• [Aim] Copy exactly the lines of the material below that run from the one containing "const jaw = new THREE.Group();" through the one containing "obj.matrix_world = world". Copy no other lines.
*** Provided material ***
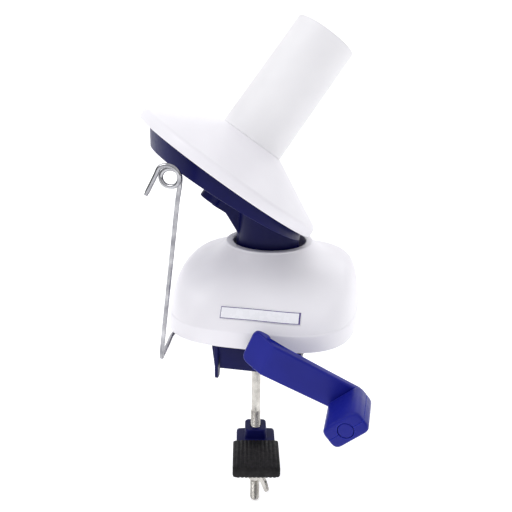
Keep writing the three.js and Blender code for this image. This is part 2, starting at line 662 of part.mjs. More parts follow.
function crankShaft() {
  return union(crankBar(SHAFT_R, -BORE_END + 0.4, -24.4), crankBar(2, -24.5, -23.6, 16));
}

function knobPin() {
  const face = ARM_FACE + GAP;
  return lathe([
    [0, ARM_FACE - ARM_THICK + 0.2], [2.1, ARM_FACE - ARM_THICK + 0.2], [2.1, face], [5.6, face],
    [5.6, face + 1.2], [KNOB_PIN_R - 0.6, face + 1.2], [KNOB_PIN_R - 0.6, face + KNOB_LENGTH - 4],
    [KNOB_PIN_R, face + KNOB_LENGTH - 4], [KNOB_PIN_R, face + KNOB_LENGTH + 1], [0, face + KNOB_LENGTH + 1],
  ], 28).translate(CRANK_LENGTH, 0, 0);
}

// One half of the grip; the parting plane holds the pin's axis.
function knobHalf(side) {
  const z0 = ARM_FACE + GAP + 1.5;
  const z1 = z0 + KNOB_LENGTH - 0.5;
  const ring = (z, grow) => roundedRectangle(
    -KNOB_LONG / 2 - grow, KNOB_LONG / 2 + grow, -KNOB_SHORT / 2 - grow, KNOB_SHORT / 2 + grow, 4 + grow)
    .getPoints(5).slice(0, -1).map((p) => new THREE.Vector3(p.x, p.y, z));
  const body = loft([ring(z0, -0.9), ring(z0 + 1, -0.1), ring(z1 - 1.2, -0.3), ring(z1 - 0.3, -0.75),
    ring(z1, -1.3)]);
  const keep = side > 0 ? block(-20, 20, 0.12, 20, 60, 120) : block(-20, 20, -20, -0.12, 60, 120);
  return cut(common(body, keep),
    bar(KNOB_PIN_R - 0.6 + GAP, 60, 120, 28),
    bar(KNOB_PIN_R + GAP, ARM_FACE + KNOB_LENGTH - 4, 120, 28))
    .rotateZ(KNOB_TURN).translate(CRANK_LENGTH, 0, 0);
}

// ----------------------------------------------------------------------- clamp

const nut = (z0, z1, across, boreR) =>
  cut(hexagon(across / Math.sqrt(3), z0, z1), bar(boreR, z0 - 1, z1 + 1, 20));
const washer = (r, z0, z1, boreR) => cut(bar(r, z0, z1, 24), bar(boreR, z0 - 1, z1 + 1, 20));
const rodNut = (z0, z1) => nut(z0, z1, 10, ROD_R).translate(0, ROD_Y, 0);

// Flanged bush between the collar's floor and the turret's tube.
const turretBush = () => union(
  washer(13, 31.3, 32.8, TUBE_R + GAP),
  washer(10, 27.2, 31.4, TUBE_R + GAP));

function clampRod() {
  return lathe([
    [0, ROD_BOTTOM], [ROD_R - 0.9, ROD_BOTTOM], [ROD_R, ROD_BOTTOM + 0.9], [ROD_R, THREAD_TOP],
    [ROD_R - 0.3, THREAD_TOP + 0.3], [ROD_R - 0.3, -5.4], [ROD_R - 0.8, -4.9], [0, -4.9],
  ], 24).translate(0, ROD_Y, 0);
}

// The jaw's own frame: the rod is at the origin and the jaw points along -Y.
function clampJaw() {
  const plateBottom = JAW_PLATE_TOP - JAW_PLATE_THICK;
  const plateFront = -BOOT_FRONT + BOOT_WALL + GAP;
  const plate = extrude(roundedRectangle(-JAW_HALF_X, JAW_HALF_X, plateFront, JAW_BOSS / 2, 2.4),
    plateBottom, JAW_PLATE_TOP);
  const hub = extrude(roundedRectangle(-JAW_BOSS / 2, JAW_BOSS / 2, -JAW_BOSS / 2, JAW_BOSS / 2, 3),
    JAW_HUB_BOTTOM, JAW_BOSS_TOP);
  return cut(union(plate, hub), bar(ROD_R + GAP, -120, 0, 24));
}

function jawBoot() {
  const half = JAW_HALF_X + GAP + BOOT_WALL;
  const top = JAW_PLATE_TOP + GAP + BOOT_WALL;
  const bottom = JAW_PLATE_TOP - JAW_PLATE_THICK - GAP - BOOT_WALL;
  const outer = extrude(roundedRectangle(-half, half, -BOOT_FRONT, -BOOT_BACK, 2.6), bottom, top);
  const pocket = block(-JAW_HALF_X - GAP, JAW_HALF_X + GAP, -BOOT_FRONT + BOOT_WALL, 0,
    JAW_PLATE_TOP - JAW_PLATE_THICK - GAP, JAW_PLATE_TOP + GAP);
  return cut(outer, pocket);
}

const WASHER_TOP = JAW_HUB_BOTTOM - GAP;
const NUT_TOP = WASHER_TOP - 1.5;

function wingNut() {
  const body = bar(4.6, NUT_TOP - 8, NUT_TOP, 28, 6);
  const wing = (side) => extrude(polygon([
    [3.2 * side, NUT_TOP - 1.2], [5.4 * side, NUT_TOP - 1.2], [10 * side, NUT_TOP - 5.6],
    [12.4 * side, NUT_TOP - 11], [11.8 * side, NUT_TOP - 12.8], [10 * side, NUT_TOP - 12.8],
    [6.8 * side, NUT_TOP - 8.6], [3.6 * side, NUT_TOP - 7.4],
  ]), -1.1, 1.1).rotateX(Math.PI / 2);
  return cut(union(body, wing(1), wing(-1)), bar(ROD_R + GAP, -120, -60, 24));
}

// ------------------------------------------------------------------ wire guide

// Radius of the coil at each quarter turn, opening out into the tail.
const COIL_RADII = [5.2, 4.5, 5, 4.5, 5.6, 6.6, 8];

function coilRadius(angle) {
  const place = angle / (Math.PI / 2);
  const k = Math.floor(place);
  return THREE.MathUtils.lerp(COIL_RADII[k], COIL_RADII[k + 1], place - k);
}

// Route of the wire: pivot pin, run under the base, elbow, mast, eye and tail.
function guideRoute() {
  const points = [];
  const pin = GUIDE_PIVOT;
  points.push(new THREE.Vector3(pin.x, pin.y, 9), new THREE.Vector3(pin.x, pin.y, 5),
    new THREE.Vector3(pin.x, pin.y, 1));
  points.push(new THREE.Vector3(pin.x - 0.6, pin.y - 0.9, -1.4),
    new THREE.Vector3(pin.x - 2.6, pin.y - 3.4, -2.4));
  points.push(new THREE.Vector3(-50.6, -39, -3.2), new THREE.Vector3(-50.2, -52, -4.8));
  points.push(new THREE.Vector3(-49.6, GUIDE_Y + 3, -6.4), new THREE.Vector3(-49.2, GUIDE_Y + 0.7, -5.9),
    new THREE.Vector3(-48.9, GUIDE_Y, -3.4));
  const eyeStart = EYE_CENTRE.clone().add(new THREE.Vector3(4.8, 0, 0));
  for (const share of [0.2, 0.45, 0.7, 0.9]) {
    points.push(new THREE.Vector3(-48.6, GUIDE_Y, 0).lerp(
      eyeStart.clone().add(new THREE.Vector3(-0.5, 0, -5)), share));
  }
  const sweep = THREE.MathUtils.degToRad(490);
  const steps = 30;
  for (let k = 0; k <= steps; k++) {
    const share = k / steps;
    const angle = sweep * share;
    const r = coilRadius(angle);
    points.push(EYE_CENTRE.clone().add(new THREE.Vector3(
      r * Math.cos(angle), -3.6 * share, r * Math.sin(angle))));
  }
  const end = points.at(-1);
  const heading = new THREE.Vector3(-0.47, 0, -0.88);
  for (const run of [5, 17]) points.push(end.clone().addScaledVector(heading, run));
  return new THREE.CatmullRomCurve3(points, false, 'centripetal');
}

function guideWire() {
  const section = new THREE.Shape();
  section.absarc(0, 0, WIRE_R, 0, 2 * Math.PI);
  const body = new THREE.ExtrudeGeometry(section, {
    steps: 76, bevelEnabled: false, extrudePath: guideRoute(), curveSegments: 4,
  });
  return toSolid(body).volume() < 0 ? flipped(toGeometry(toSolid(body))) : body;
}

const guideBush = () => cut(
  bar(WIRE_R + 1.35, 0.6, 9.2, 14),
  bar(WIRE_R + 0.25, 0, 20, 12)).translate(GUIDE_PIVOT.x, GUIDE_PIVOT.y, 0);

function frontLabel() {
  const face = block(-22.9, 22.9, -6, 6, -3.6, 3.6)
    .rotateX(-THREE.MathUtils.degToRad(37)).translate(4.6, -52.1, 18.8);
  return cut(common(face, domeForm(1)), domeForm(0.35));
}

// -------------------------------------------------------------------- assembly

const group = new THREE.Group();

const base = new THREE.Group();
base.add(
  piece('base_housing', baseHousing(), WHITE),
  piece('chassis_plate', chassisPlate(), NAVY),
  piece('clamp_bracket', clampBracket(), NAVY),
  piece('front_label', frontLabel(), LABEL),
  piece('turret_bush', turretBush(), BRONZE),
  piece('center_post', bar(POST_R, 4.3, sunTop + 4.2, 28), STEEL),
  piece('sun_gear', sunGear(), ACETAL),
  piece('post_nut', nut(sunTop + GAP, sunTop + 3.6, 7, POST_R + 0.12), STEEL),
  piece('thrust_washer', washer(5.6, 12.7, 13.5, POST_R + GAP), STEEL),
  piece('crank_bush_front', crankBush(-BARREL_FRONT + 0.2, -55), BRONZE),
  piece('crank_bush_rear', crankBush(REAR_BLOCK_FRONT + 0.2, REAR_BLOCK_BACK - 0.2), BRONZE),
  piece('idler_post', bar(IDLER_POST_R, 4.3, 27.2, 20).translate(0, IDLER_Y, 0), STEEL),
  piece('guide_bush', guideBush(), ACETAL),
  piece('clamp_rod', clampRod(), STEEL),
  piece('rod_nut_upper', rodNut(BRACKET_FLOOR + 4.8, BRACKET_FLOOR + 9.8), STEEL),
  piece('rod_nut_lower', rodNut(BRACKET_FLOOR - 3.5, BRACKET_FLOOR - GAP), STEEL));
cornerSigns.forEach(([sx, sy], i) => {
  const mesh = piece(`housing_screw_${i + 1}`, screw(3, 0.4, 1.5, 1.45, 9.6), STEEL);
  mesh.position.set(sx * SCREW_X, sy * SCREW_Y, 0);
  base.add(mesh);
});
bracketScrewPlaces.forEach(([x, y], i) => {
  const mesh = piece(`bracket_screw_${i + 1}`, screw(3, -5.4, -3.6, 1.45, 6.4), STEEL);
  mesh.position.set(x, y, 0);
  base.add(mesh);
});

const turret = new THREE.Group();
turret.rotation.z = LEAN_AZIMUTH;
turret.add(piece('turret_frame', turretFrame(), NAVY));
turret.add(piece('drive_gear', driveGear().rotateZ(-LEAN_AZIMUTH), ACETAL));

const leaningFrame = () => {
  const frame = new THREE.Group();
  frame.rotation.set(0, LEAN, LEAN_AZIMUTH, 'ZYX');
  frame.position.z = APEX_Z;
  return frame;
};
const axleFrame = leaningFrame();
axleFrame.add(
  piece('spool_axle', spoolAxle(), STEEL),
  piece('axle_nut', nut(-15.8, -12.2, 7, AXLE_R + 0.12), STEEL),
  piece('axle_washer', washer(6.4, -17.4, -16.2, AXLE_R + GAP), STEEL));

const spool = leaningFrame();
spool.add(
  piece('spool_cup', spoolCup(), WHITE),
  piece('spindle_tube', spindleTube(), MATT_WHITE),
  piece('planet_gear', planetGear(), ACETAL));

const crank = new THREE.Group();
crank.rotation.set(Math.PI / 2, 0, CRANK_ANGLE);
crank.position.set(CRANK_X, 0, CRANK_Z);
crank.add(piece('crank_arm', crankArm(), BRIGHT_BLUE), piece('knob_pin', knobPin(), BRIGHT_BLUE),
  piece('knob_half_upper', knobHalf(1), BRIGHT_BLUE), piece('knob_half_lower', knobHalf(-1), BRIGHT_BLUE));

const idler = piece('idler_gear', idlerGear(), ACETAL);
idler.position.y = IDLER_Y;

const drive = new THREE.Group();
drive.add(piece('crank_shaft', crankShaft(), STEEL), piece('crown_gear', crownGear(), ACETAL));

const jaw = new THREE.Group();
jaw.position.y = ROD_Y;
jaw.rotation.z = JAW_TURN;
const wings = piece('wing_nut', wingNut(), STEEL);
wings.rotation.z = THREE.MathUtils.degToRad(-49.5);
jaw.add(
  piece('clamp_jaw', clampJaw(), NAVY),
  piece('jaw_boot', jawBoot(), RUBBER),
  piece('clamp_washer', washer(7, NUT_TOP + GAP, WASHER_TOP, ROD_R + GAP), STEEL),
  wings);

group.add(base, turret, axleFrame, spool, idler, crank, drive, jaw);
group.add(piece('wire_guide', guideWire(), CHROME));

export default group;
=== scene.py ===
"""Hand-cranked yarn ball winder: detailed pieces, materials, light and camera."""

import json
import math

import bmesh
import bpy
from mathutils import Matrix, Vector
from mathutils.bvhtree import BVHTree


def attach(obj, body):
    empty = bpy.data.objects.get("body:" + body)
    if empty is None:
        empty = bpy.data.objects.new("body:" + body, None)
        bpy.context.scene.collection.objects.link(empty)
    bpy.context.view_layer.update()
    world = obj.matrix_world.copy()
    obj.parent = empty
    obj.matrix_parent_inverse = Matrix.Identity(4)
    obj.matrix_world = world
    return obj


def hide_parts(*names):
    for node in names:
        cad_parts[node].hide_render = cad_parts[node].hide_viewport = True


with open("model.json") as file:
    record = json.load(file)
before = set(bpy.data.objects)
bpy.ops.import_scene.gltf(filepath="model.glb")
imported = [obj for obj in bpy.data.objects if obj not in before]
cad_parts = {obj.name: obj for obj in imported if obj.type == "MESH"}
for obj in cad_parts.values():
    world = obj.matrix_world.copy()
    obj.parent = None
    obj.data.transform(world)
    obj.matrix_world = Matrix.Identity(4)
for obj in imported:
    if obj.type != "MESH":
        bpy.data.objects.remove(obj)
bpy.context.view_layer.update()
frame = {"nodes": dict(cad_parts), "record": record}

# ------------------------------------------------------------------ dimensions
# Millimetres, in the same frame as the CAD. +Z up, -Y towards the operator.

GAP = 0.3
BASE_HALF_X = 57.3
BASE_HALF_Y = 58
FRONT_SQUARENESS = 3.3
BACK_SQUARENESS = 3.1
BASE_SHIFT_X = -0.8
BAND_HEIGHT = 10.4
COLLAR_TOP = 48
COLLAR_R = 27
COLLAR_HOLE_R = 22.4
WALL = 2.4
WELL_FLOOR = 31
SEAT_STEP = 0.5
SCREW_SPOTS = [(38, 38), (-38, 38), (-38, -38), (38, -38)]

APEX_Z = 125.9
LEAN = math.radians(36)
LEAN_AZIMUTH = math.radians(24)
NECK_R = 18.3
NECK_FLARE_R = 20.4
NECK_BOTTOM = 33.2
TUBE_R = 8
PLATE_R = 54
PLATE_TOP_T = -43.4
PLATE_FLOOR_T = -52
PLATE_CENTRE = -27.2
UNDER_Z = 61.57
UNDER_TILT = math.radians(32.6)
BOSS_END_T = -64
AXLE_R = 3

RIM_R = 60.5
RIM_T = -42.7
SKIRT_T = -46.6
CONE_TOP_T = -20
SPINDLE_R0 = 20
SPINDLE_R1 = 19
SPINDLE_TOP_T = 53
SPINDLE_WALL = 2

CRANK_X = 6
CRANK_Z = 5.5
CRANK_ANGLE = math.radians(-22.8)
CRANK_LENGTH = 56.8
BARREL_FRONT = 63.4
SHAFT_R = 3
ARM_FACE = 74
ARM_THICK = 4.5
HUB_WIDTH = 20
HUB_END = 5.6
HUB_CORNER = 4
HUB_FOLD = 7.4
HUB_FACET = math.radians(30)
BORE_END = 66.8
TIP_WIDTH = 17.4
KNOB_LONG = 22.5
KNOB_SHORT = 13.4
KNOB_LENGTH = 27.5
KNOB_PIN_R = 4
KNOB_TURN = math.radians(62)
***
• [Exercise output]
const jaw = new THREE.Group();
jaw.position.y = ROD_Y;
jaw.rotation.z = JAW_TURN;
const wings = piece('wing_nut', wingNut(), STEEL);
wings.rotation.z = THREE.MathUtils.degToRad(-49.5);
jaw.add(
  piece('clamp_jaw', clampJaw(), NAVY),
  piece('jaw_boot', jawBoot(), RUBBER),
  piece('clamp_washer', washer(7, NUT_TOP + GAP, WASHER_TOP, ROD_R + GAP), STEEL),
  wings);

group.add(base, turret, axleFrame, spool, idler, crank, drive, jaw);
group.add(piece('wire_guide', guideWire(), CHROME));

export default group;
=== scene.py ===
"""Hand-cranked yarn ball winder: detailed pieces, materials, light and camera."""

import json
import math

import bmesh
import bpy
from mathutils import Matrix, Vector
from mathutils.bvhtree import BVHTree


def attach(obj, body):
    empty = bpy.data.objects.get("body:" + body)
    if empty is None:
        empty = bpy.data.objects.new("body:" + body, None)
        bpy.context.scene.collection.objects.link(empty)
    bpy.context.view_layer.update()
    world = obj.matrix_world.copy()
    obj.parent = empty
    obj.matrix_parent_inverse = Matrix.Identity(4)
    obj.matrix_world = world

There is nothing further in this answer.